- Born: Lamar Leo Boren 3 May 1917 Provo, Utah, U.S.
- Died: 13 January 1986 La Jolla, California, U.S.
- Occupations: Cinematographer, camera operator
- Years active: 1955–1979

= Lamar Boren =

American cinematographer (1917–1986)

Lamar Leo Boren, ASC (May 3, 1917–January 15, 1986) was an American cinematographer, best known for his underwater photography. He notably worked on several films and television series for Ivan Tors, and shot underwater sequences on several James Bond films.

==Biography==
Born in Utah but raised in Riverside, California, Boren was interested in both underwater diving and photography. He built his own helmet as a teenager and in 1943 became a member of the San Diego Bottom Scratchers Diving Club. Membership of the club required Boren to dive 30 feet, capture three abalone in one dive, grab a five-foot horn shark by the tail and bring up a "good sized" lobster. He constructed a case for his 16mm camera to film underwater and in 1952 built a 35mm underwater camera that led him to begin his feature film career shooting the undersea sequences for Underwater! (1955).

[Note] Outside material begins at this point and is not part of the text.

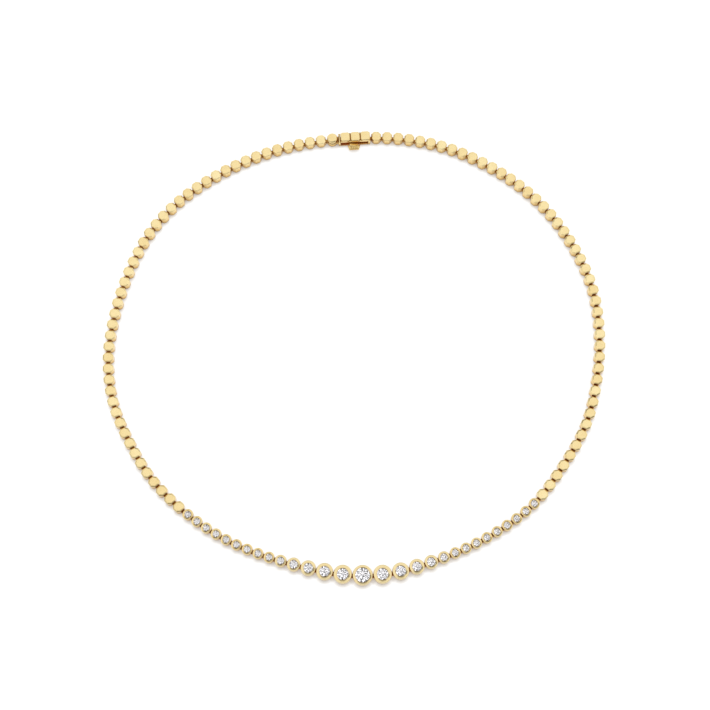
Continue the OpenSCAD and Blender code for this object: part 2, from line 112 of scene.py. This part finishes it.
# Light that the stones throw back: patches of the sky as wide as this, between these two levels,
# the share of it that is left near the horizon, and a bright spot behind the viewer
SPARKLE_PATCH = 0.55
SPARKLE_EDGE = (0.43, 0.52)
SPARKLE_DARK = 0.04
SPARKLE_BRIGHT = 1.9
SPARKLE_LOW = 0.5
SPARKLE_SPOT = (-90, 80, 6, 14)

FLOOR_SIZE = 8.0
FLOOR_TONE = (0.30, 0.30, 0.30, 1)
FLOOR_ROUGH = 0.7
FLOOR_GLOSS = 0.2
FLOOR_GLOW = 0.84
# Painted shadow at the foot of the necklace: the floor's glow darkens near the metal, more towards the
# front, as if the light stood behind it
CONTACT_REACH = 1.35 * MM
CONTACT_OPEN = (0.1, 0.80)
CONTACT_LEAN = (0, 0.85, 0.53)
SHADOW_TONE = (0.26, 0.19, 0.11, 1)
FULL_LIGHT = (1, 1, 1, 1)
# Least brightness of the backdrop as the camera sees it
BACKDROP = 1.1


def make_camera():
    data = bpy.data.cameras.new("camera")
    data.sensor_width = SENSOR_MM
    data.lens = FOCAL_PX / IMAGE_PX * SENSOR_MM
    data.clip_start = 0.01
    data.clip_end = 50
    camera = bpy.data.objects.new("camera", data)
    bpy.context.scene.collection.objects.link(camera)
    e = math.radians(VIEW_ELEVATION)
    camera.location = LOOK_AT + VIEW_DISTANCE * Vector((0, -math.cos(e), math.sin(e)))
    camera.rotation_euler = (math.pi / 2 - e, 0, 0)
    bpy.context.scene.camera = camera


class Tree:
    """Short calls for the nodes of one material or world."""

    def __init__(self, owner):
        owner.use_nodes = True
        self.tree = owner.node_tree
        self.nodes = self.tree.nodes
        self.nodes.clear()

    def add(self, kind, inputs=(), **settings):
        node = self.nodes.new("ShaderNode" + kind)
        for key, value in settings.items():
            setattr(node, key, value)
        for key, value in dict(inputs).items():
            self.put(node.inputs[key], value)
        return node

    def put(self, socket, value):
        if isinstance(value, bpy.types.NodeSocket):
            self.tree.links.new(value, socket)
        else:
            socket.default_value = value

    def math(self, operation, a, b=0.0, c=0.0):
        return self.add("Math", {0: a, 1: b, 2: c}, operation=operation).outputs[0]

    def ramp(self, value, low, high, to_low=0.0, to_high=1.0, smooth=True):
        node = self.add("MapRange", {0: value, 1: low, 2: high, 3: to_low, 4: to_high})
        node.interpolation_type = "SMOOTHSTEP" if smooth else "LINEAR"
        return node.outputs[0]

    def mix(self, share, a, b):
        node = self.add("Mix", data_type="RGBA")
        self.put(node.inputs["Factor"], share)
        self.put(node.inputs["A"], a)
        self.put(node.inputs["B"], b)
        return node.outputs["Result"]

    def noise(self, where, size, detail, stretch=(1, 1, 1)):
        """Noise whose lumps are size metres apart."""
        place = self.add("Mapping", {"Vector": where, "Scale": Vector(stretch) / size}).outputs[0]
        return self.add("TexNoise", {"Vector": place, "Scale": 1.0, "Detail": detail}).outputs[0]


def new_material(name):
    material = bpy.data.materials.new(name)
    tree = Tree(material)
    shader = tree.add("BsdfPrincipled")
    tree.add("OutputMaterial", {"Surface": shader.outputs["BSDF"]})
    return material, tree, shader


def gold_material(name, tones, wall_shade, rough):
    """Polished 14 karat gold: two tones from piece to piece, painted shade in a warmer tone on the
    walls and a dark one in the recesses, a painted glow deep inside the clasp, and hairline scratches
    and soft waves in the polish.
    """
    pale, warm = tones
    material, tree, shader = new_material(name)
    where = tree.add("TexCoord").outputs["Object"]
    piece_tone = tree.add("Attribute", attribute_name="piece_tone").outputs["Fac"]
    cloud = tree.ramp(tree.noise(where, CLOUD_SIZE, detail=1), 0.3, 0.7)
    clouds = tree.math("MULTIPLY", cloud, 1 - PIECE_SHARE)
    tone = tree.math("MULTIPLY_ADD", piece_tone, PIECE_SHARE, clouds)
    metal_tone = tree.mix(tone, pale, warm)
    # Painted shade: walls and recesses are darkened by how closed in they are
    wide = tree.add("AmbientOcclusion", {"Distance": WALL_REACH}, samples=5).outputs["AO"]
    close = tree.add("AmbientOcclusion", {"Distance": RECESS_REACH}, samples=5).outputs["AO"]
    metal_tone = tree.mix(tree.ramp(wide, *WALL_OPEN), wall_shade, metal_tone)
    colour = tree.mix(tree.ramp(close, *RECESS_OPEN), RECESS_SHADE_TONE, metal_tone)
    tree.put(shader.inputs["Base Color"], colour)
    shader.inputs["Metallic"].default_value = 1
    # Painted glow: the metal emits a warm light where it is most closed in
    painted_glow = tree.mix(tree.ramp(wide, *INSIDE_OPEN), PAINTED_INNER_GLOW, NO_GLOW)
    tree.put(shader.inputs["Emission Color"], painted_glow)
    shader.inputs["Emission Strength"].default_value = 1
    smudge = tree.noise(where, SMUDGE_SIZE, detail=3)
    tree.put(shader.inputs["Roughness"], tree.ramp(smudge, 0.3, 0.75, rough, 2 * rough))
    waves = tree.noise(where, WAVE_SIZE, detail=1)
    along_y = tree.noise(where, SCRATCH_SIZE, detail=2, stretch=(1, SCRATCH_STRETCH, 1))
    along_x = tree.noise(where, SCRATCH_SIZE, detail=2, stretch=(SCRATCH_STRETCH, 1, 1))
    scratches = tree.math("ADD", along_y, along_x)
    height = tree.math("MULTIPLY_ADD", scratches, SCRATCH_SHARE, waves)
    worn = tree.add("Bevel", {"Radius": WORN_EDGE}, samples=4).outputs["Normal"]
    bump = tree.add("Bump", {
        "Height": height, "Strength": POLISH_STRENGTH, "Distance": POLISH_HEIGHT, "Normal": worn})
    tree.put(shader.inputs["Normal"], bump.outputs["Normal"])
    return material


def diamond_material():
    """Clear stone with painted shade, warmed by the gold, beside the rim."""
    material, tree, shader = new_material("diamond")
    # Painted shade and painted gold reflection in the stone next to the rim
    beside = tree.add("AmbientOcclusion", {"Distance": RIM_REACH}, samples=5).outputs["AO"]
    rim_shade = tree.mix(tree.ramp(beside, *RIM_OPEN), RIM_SHADE_TONE, STONE_TONE)
    tree.put(shader.inputs["Base Color"], rim_shade)
    shader.inputs["Transmission Weight"].default_value = 1
    shader.inputs["IOR"].default_value = DIAMOND_IOR
    shader.inputs["Roughness"].default_value = 0
    return material


def tone_group():
    """Node group that gives each loose piece of a mesh its own random tone."""
    group = bpy.data.node_groups.new("piece_tones", "GeometryNodeTree")
    group.interface.new_socket("Geometry", in_out="INPUT", socket_type="NodeSocketGeometry")
    group.interface.new_socket("Geometry", in_out="OUTPUT", socket_type="NodeSocketGeometry")
    source = group.nodes.new("NodeGroupInput")
    result = group.nodes.new("NodeGroupOutput")
    island = group.nodes.new("GeometryNodeInputMeshIsland")
    pick = group.nodes.new("FunctionNodeRandomValue")
    store = group.nodes.new("GeometryNodeStoreNamedAttribute")
    store.domain = "FACE"
    store.inputs["Name"].default_value = "piece_tone"
    group.links.new(island.outputs["Island Index"], pick.inputs["ID"])
    group.links.new(pick.outputs[1], store.inputs["Value"])
    group.links.new(source.outputs[0], store.inputs["Geometry"])
    group.links.new(store.outputs["Geometry"], result.inputs[0])
    return group


def soften(piece, tones):
    """Rounded edges and a tone for each loose piece of a CAD node."""
    weld = piece.modifiers.new("joined", "WELD")
    weld.merge_threshold = WELD
    flat = piece.modifiers.new("planar", "DECIMATE")
    flat.decimate_type = "DISSOLVE"
    flat.angle_limit = math.radians(FLAT_ANGLE)
    bevel = piece.modifiers.new("edge", "BEVEL")
    bevel.limit_method = "ANGLE"
    bevel.angle_limit = math.radians(EDGE_ANGLE)
    bevel.width = EDGE_ROUND
    bevel.segments = 2
    bevel.harden_normals = False
    tone = piece.modifiers.new("tone", "NODES")
    tone.node_group = tones
    normals = piece.modifiers.new("normals", "WEIGHTED_NORMAL")
    normals.keep_sharp = False


def make_floor():
    bpy.ops.mesh.primitive_plane_add(size=FLOOR_SIZE, location=(0, 0, 0))
    floor = bpy.context.object
    floor.name = "floor"
    material, tree, shader = new_material("pale_floor")
    shader.inputs["Base Color"].default_value = FLOOR_TONE
    shader.inputs["Roughness"].default_value = FLOOR_ROUGH
    shader.inputs["Specular IOR Level"].default_value = FLOOR_GLOSS
    # Painted shadow: the floor's glow is darkened where the necklace closes it in, leaning towards the
    # front
    lean = tree.add("CombineXYZ", dict(enumerate(CONTACT_LEAN))).outputs[0]
    around = {"Distance": CONTACT_REACH, "Normal": lean}
    contact = tree.add("AmbientOcclusion", around, samples=16).outputs["AO"]
    shade = tree.mix(tree.ramp(contact, *CONTACT_OPEN, smooth=False), SHADOW_TONE, FULL_LIGHT)
    tree.put(shader.inputs["Emission Color"], shade)
    shader.inputs["Emission Strength"].default_value = FLOOR_GLOW
    floor.data.materials.append(material)


def panel_share(tree, direction, azimuth, elevation, inner, outer):
    """How far a direction lies inside a round soft panel, from 0 to 1."""
    a = math.radians(azimuth)
    e = math.radians(elevation)
    middle = (math.cos(e) * math.cos(a), math.cos(e) * math.sin(a), math.sin(e))
    facing = tree.add("VectorMath", {0: direction, 1: middle}, operation="DOT_PRODUCT").outputs["Value"]
    return tree.ramp(facing, math.cos(math.radians(outer)), math.cos(math.radians(inner)))


def make_world():
    world = bpy.data.worlds.new("studio")
    bpy.context.scene.world = world
    tree = Tree(world)
    direction = tree.add("TexCoord").outputs["Generated"]
    height = tree.add("SeparateXYZ", {"Vector": direction}).outputs["Z"]
    light = tree.ramp(height, DOME_FROM, DOME_FULL, HORIZON_LIGHT, OVERHEAD_LIGHT)
    for azimuth, elevation, inner, outer, strength in PANELS:
        share = panel_share(tree, direction, azimuth, elevation, inner, outer)
        light = tree.math("MINIMUM", tree.math("MULTIPLY_ADD", share, strength, light), PANEL_MOST)
    light = tree.math("MAXIMUM", light, tree.ramp(height, FOOT_FROM, FOOT_TOP, FOOT_LIGHT, 0))
    for azimuth, elevation, inner, outer, strength in CARDS:
        share = panel_share(tree, direction, azimuth, elevation, inner, outer)
        light = tree.math("MULTIPLY", light, tree.ramp(share, 0, 1, 1, 1 - strength, smooth=False))
    patches = tree.noise(direction, SPARKLE_PATCH, detail=0)
    sparkle = tree.ramp(patches, *SPARKLE_EDGE, SPARKLE_DARK, SPARKLE_BRIGHT)
    sparkle = tree.math("MULTIPLY", sparkle, tree.ramp(height, 0.1, 0.95, SPARKLE_LOW, 1))
    spot = tree.math("MULTIPLY", panel_share(tree, direction, *SPARKLE_SPOT), SPARKLE_BRIGHT)
    sparkle = tree.math("MAXIMUM", sparkle, spot)
    path = tree.add("LightPath").outputs
    light = tree.add("Mix", {0: path["Is Transmission Ray"], 2: light, 3: sparkle}).outputs[0]
    light = tree.math("MAXIMUM", light, tree.math("MULTIPLY", path["Is Camera Ray"], BACKDROP))
    background = tree.add("Background", {"Color": FULL_LIGHT, "Strength": light})
    tree.add("OutputWorld", {"Surface": background.outputs[0]})


make_camera()
make_world()
make_floor()
bpy.context.scene.view_settings.view_transform = "Standard"

link_gold = gold_material("polished_gold", LINK_TONES, WALL_SHADE_TONE, LINK_ROUGH)
lever_gold = gold_material("polished_gold_of_lever_painted_shade", LEVER_SHADED_TONES, WALL_SHADE_TONE, LINK_ROUGH)
small_gold = gold_material("polished_gold_of_small_settings", SMALL_TONES, SMALL_WALL_SHADE_TONE, SMALL_ROUGH)
setting_gold = gold_material("polished_gold_of_settings", SETTING_TONES, WALL_SHADE_TONE, SETTING_ROUGH)
diamond = diamond_material()
tones = tone_group()
# Materials by the start of a node's name; the first that fits counts
LOOKS = (
    ("stone", diamond),
    ("small_settings", small_gold),
    ("setting", setting_gold),
    ("clasp_lever", lever_gold),
    ("", link_gold),
)
for name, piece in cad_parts.items():
    look = next(look for start, look in LOOKS if name.startswith(start))
    piece.data.materials.clear()
    piece.data.materials.append(look)
    if look is not diamond:
        soften(piece, tones)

His next film Underwater Warrior (1958) was about a fellow diver Commandeer Francis Fane who Boren had known in Coronado. The film introduced him to Ivan Tors leading him to photograph Tors' underwater television series Sea Hunt. The success of the show enabled him to co-write and produce an unsuccessful television pilot Sea Divers and shoot underwater sequences for Tors' The Aquanauts. Boren enjoyed shooting in the clear water of Weeki Wachee Springs, Florida that not only featured clear water and exotic scenery but was more accessible, more economical, and safer than shooting overseas.

Boren worked with Tors and often director Andrew Marton on a number of popular films such as Flipper (1963), Flipper's New Adventure (1964), two films set in Africa, Rhino! (1964) and Clarence, the Cross-Eyed Lion (1965), Zebra in the Kitchen (1965), Namu, the Killer Whale, Around the World Under the Sea (1966), Daring Game (1968), Hello Down There (1969) and Tors' Flipper 1964 TV series.

Boren's work led him to be noticed by Albert R. Broccoli and Harry Saltzman where he filmed the underwater sequences in Thunderball (1965) though originally the producers contacted him about the film in 1961. In addition to shooting the underwater scenes his wife Evelyne doubled Claudine Auger. Boren provided more underwater shooting for Eon Productions with You Only Live Twice, The Spy Who Loved Me (1977) and Moonraker (1979).

Boren's other film work includes The Old Man and the Sea, Don't Give Up the Ship (1959), The Neptune Factor (1973) and The Day of the Dolphin (1973).

In addition to underwater and African film work Boren was cinematographer for a large number of American television series such as Then Came Bronson, The Six Million Dollar Man, Project U.F.O., The Rockford Files and Vega$.